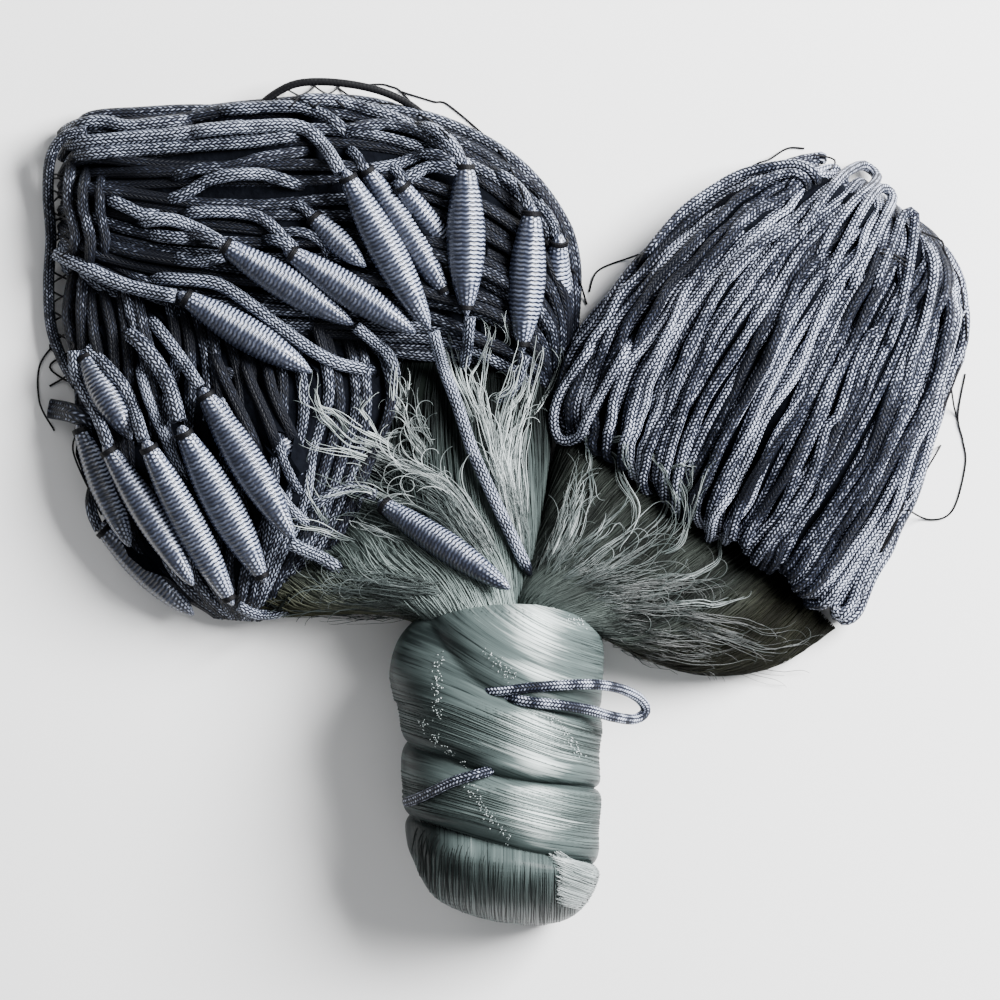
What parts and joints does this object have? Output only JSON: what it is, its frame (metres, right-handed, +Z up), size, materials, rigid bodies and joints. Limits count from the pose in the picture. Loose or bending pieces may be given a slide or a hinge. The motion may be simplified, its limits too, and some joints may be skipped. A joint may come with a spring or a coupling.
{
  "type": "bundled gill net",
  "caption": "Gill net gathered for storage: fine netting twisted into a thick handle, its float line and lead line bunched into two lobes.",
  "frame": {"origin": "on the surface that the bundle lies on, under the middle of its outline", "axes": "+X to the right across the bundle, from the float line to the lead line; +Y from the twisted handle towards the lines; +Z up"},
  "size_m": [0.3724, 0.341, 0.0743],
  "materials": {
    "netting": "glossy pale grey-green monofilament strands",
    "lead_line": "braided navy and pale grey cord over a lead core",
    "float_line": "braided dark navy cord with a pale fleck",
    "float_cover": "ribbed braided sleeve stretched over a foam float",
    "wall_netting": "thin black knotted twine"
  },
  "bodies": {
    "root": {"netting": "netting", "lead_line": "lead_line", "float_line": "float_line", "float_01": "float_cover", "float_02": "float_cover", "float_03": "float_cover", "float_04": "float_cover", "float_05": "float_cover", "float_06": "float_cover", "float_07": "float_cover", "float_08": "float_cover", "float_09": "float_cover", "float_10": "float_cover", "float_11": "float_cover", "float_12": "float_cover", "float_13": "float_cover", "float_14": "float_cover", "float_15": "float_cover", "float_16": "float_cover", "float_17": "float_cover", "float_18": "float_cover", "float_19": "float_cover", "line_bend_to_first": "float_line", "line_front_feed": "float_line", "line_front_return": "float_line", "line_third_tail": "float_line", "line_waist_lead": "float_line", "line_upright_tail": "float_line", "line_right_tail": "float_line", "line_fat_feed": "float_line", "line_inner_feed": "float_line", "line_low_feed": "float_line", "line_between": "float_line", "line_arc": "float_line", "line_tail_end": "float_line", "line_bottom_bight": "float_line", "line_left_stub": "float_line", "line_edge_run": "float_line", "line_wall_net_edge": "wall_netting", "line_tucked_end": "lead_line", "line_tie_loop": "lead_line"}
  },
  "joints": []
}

..........

*What needs to be done*
Hand back the material above in full, exactly as written.

*Response for this exercise*
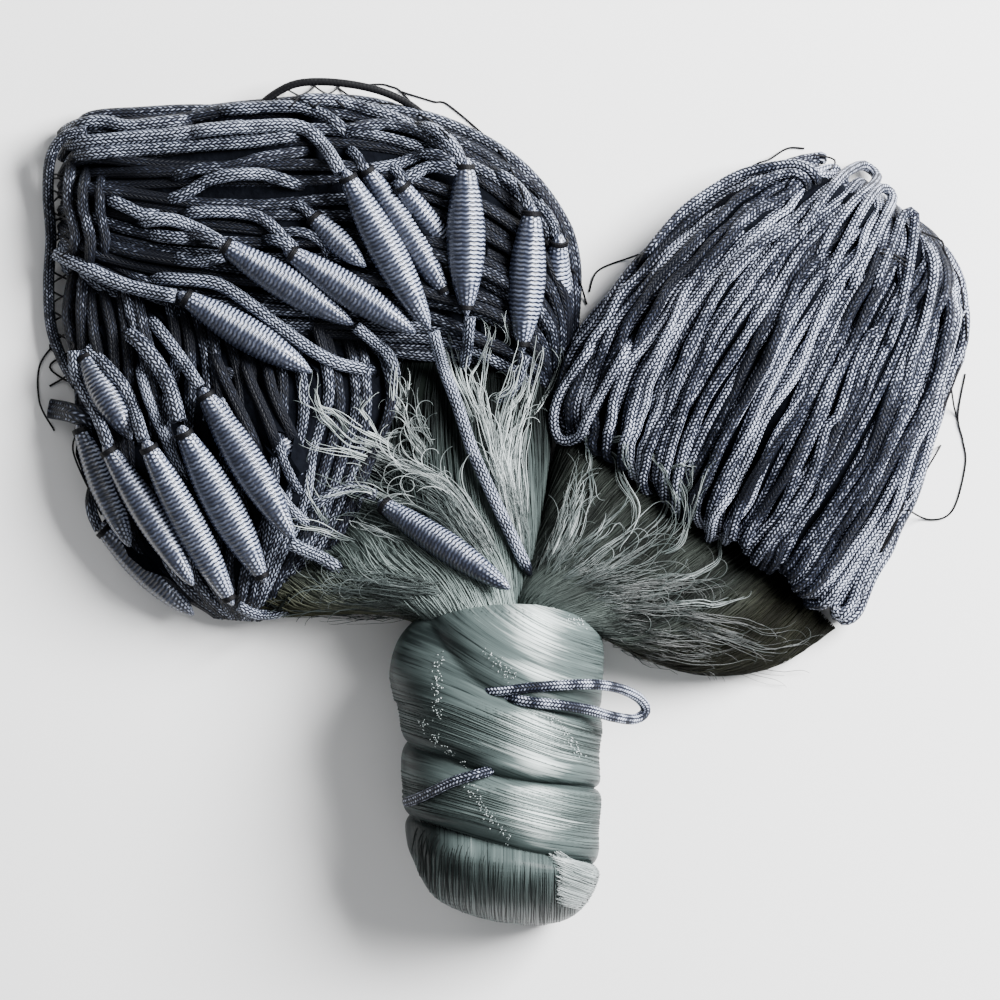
What parts and joints does this object have? Output only JSON: what it is, its frame (metres, right-handed, +Z up), size, materials, rigid bodies and joints. Limits count from the pose in the picture. Loose or bending pieces may be given a slide or a hinge. The motion may be simplified, its limits too, and some joints may be skipped. A joint may come with a spring or a coupling.
{
  "type": "bundled gill net",
  "caption": "Gill net gathered for storage: fine netting twisted into a thick handle, its float line and lead line bunched into two lobes.",
  "frame": {"origin": "on the surface that the bundle lies on, under the middle of its outline", "axes": "+X to the right across the bundle, from the float line to the lead line; +Y from the twisted handle towards the lines; +Z up"},
  "size_m": [0.3724, 0.341, 0.0743],
  "materials": {
    "netting": "glossy pale grey-green monofilament strands",
    "lead_line": "braided navy and pale grey cord over a lead core",
    "float_line": "braided dark navy cord with a pale fleck",
    "float_cover": "ribbed braided sleeve stretched over a foam float",
    "wall_netting": "thin black knotted twine"
  },
  "bodies": {
    "root": {"netting": "netting", "lead_line": "lead_line", "float_line": "float_line", "float_01": "float_cover", "float_02": "float_cover", "float_03": "float_cover", "float_04": "float_cover", "float_05": "float_cover", "float_06": "float_cover", "float_07": "float_cover", "float_08": "float_cover", "float_09": "float_cover", "float_10": "float_cover", "float_11": "float_cover", "float_12": "float_cover", "float_13": "float_cover", "float_14": "float_cover", "float_15": "float_cover", "float_16": "float_cover", "float_17": "float_cover", "float_18": "float_cover", "float_19": "float_cover", "line_bend_to_first": "float_line", "line_front_feed": "float_line", "line_front_return": "float_line", "line_third_tail": "float_line", "line_waist_lead": "float_line", "line_upright_tail": "float_line", "line_right_tail": "float_line", "line_fat_feed": "float_line", "line_inner_feed": "float_line", "line_low_feed": "float_line", "line_between": "float_line", "line_arc": "float_line", "line_tail_end": "float_line", "line_bottom_bight": "float_line", "line_left_stub": "float_line", "line_edge_run": "float_line", "line_wall_net_edge": "wall_netting", "line_tucked_end": "lead_line", "line_tie_loop": "lead_line"}
  },
  "joints": []
}